From 1922 through to the 1970s, Robert Russell Bennett was one of the leading orchestrators and arrangers of the Broadway musical. During that time, Bennett defined the special sound of the American musical, arranging and scoring ninety-seven original productions for Broadway alone. His clientele reads like a Who’s Who of American song: Richard Rodgers, Jerome Kern, Irving Berlin, George Gershwin, Cole Porter, Frederick Loewe, Jule Styne.

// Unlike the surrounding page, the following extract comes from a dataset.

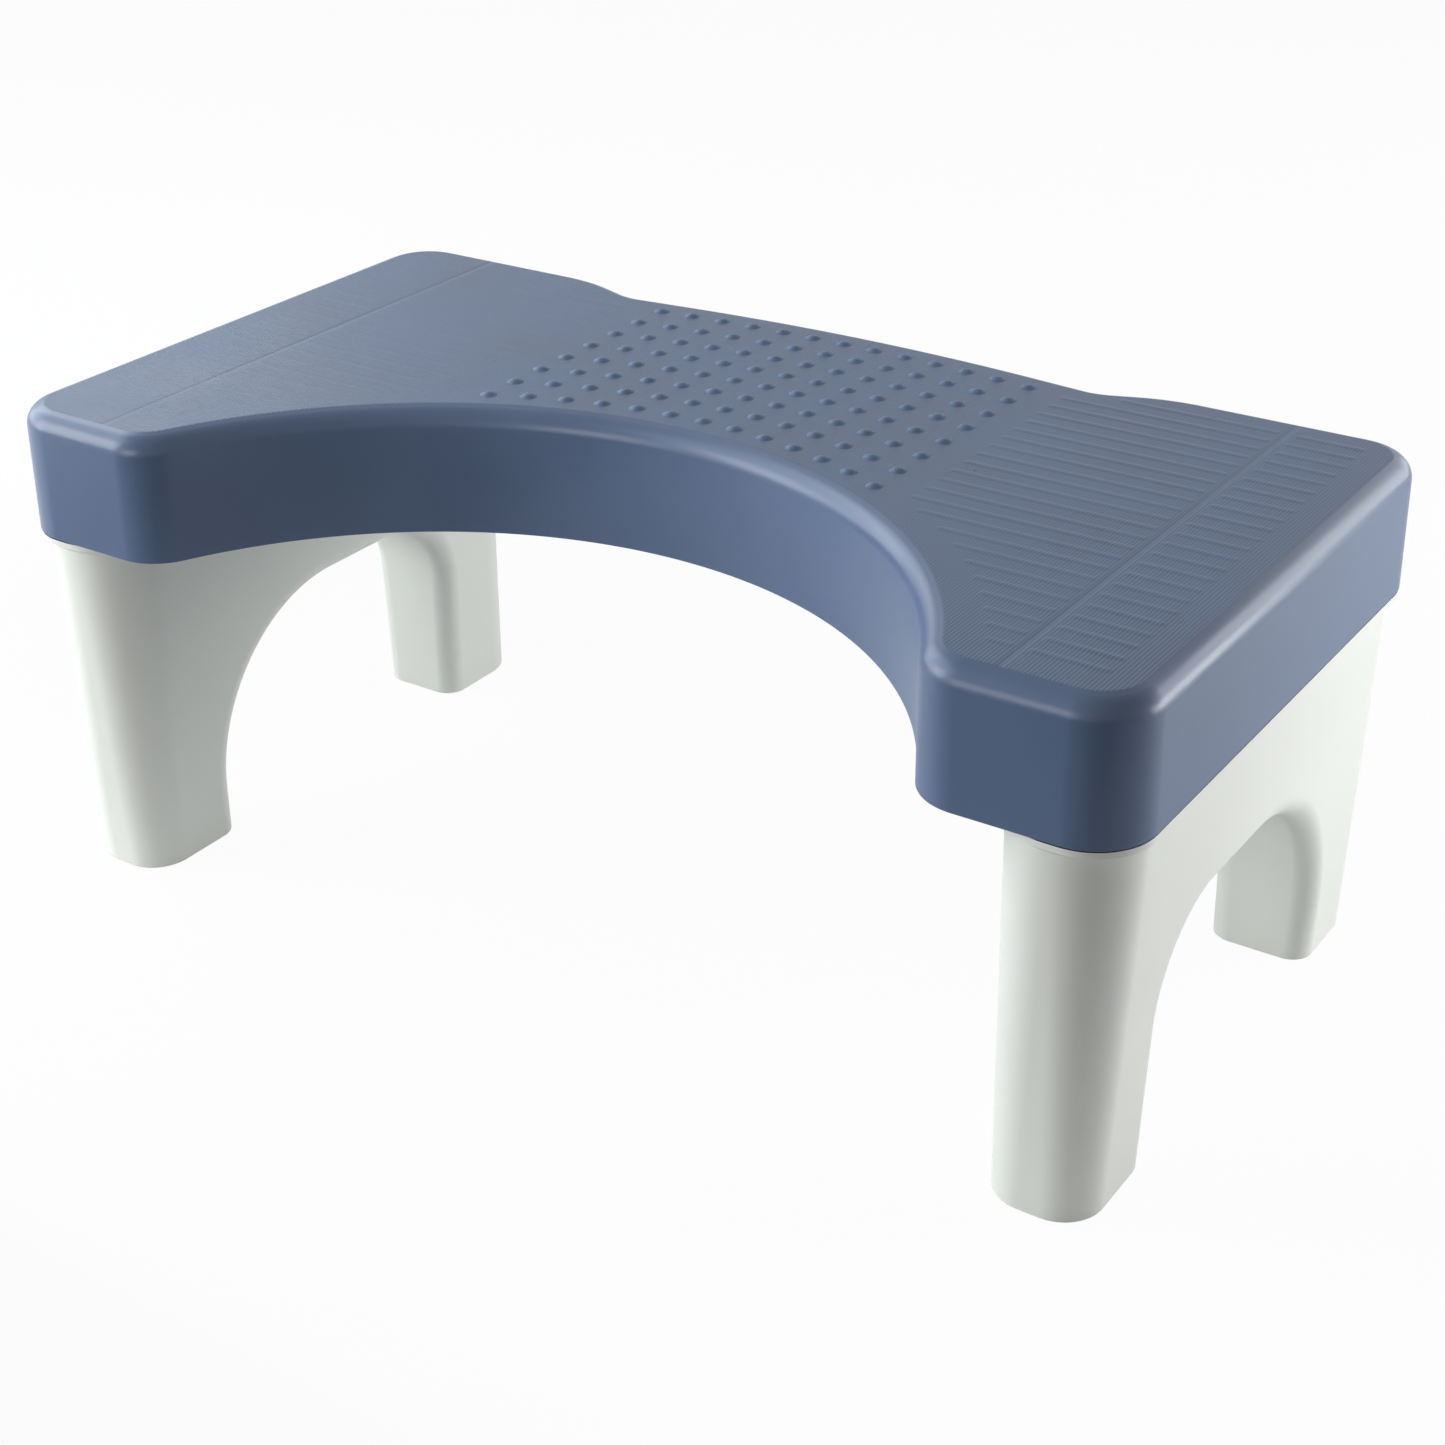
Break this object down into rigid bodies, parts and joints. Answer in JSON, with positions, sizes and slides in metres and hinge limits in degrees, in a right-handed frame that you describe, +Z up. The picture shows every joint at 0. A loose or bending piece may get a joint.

 Perhaps most notable in Bennett’s work was his collaboration with Richard Rodgers, particularly in the years when Rodgers was in partnership with Oscar Hammerstein II. Bennett orchestrated the most popular of Rodgers and Hammerstein’s musicals from Oklahoma! in 1943 and South Pacific in 1949 to The King and I (1951), Pipe Dream (1955), Flower Drum Song (1958), and The Sound of Music (1959). He also orchestrated Rodgers and Hammerstein’s musical for television, Cinderella (1957). Richard Rodgers commented, “I give him [the credit] without undue modesty, for making my music sound better than it was.”

 Bennett scored many other Broadway landmarks over the years – among them Show Boat (1927), Irving Berlin’s Annie Get Your Gun (1948), Cole Porter’s Kiss Me Kate (1948), and Lerner and Loewe’s two masterpieces, My Fair Lady (1956) and Camelot (1960).